Write out the listing in full, matching it word for word.

-- START OF PROVIDED MATERIAL --

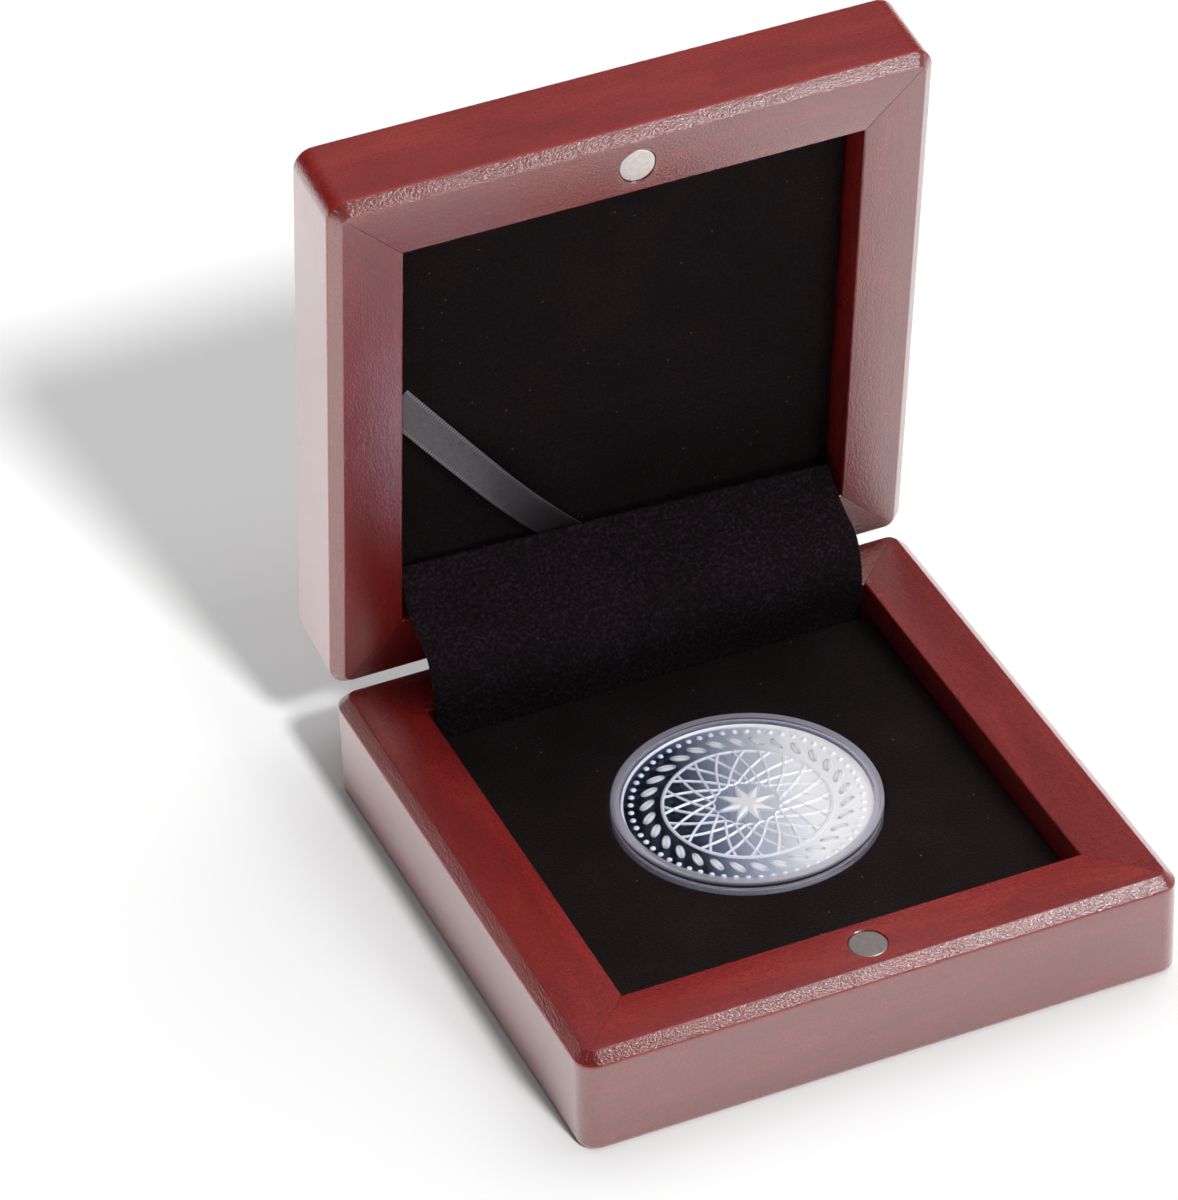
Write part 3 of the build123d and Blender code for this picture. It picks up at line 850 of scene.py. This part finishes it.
def smoothPath(points, count):
    # Catmull-Rom curve through the points, then spaced evenly along its length
    points = np.asarray(points, float)
    padded = np.concatenate([[2 * points[0] - points[1]], points, [2 * points[-1] - points[-2]]])
    t = np.linspace(0, 1, 24, endpoint=False)[:, None]
    p0, p1, p2, p3 = (padded[k:len(padded) - 3 + k, None] for k in range(4))
    curve = 0.5 * (2 * p1 + (p2 - p0) * t + (2 * p0 - 5 * p1 + 4 * p2 - p3) * t ** 2
                   + (3 * p1 - p0 - 3 * p2 + p3) * t ** 3)
    curve = np.concatenate([curve.reshape(-1, points.shape[1]), points[-1:]])
    length = np.concatenate([[0], np.cumsum(np.linalg.norm(np.diff(curve, axis=0), axis=1))])
    even = np.linspace(0, length[-1], count)
    return np.stack([np.interp(even, length, curve[:, k]) for k in range(curve.shape[1])], -1), length[-1]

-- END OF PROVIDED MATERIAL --

(RESULT):
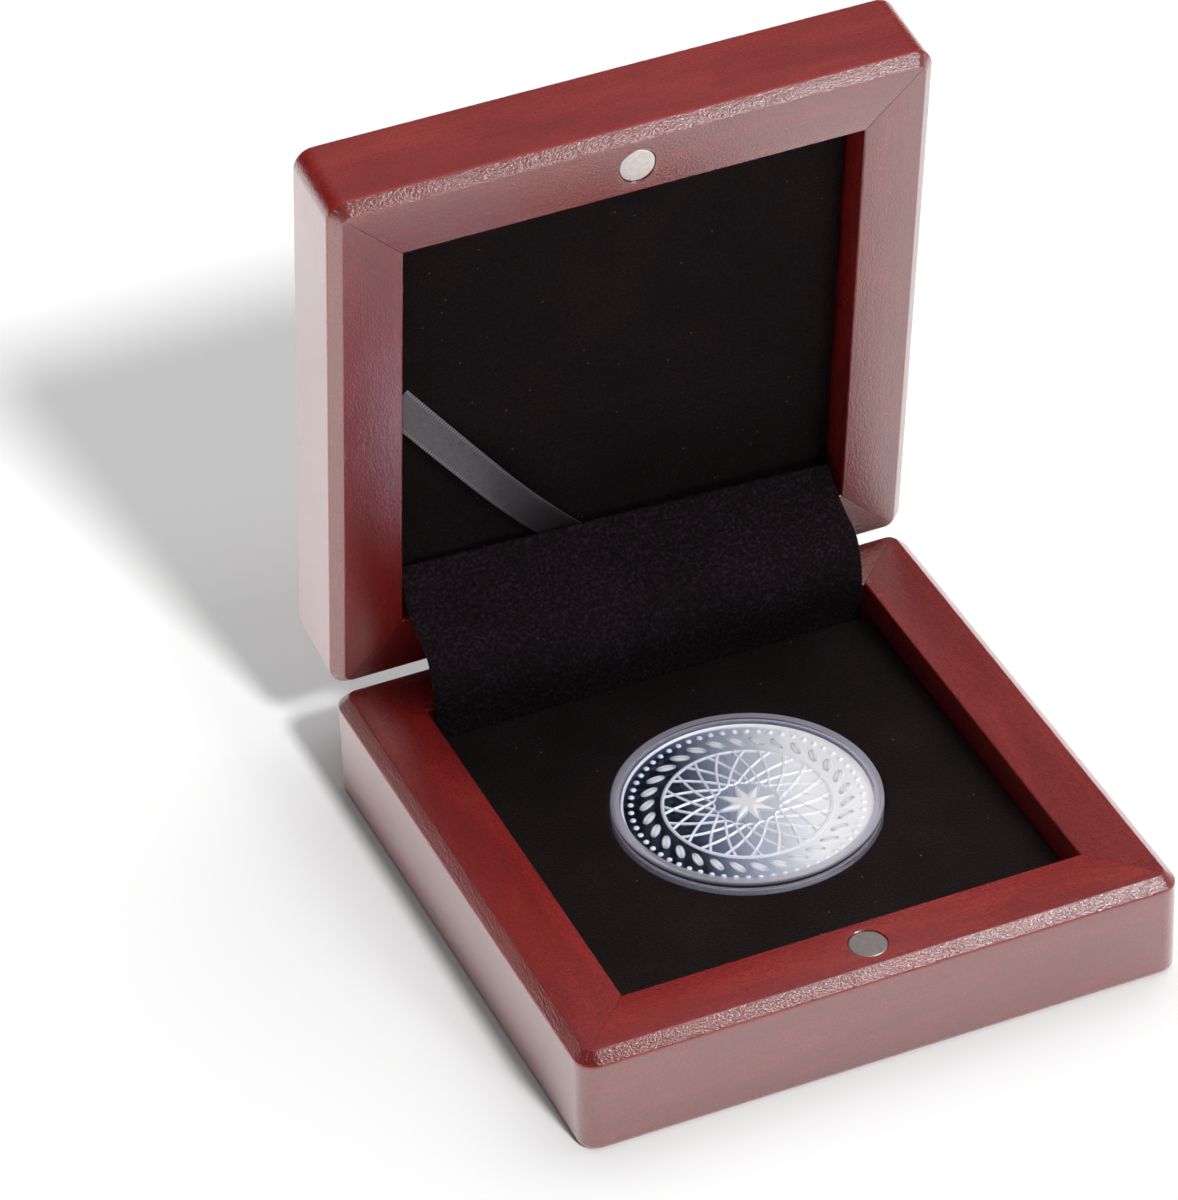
Write part 3 of the build123d and Blender code for this picture. It picks up at line 850 of scene.py. This part finishes it.
def smoothPath(points, count):
    # Catmull-Rom curve through the points, then spaced evenly along its length
    points = np.asarray(points, float)
    padded = np.concatenate([[2 * points[0] - points[1]], points, [2 * points[-1] - points[-2]]])
    t = np.linspace(0, 1, 24, endpoint=False)[:, None]
    p0, p1, p2, p3 = (padded[k:len(padded) - 3 + k, None] for k in range(4))
    curve = 0.5 * (2 * p1 + (p2 - p0) * t + (2 * p0 - 5 * p1 + 4 * p2 - p3) * t ** 2
                   + (3 * p1 - p0 - 3 * p2 + p3) * t ** 3)
    curve = np.concatenate([curve.reshape(-1, points.shape[1]), points[-1:]])
    length = np.concatenate([[0], np.cumsum(np.linalg.norm(np.diff(curve, axis=0), axis=1))])
    even = np.linspace(0, length[-1], count)
    return np.stack([np.interp(even, length, curve[:, k]) for k in range(curve.shape[1])], -1), length[-1]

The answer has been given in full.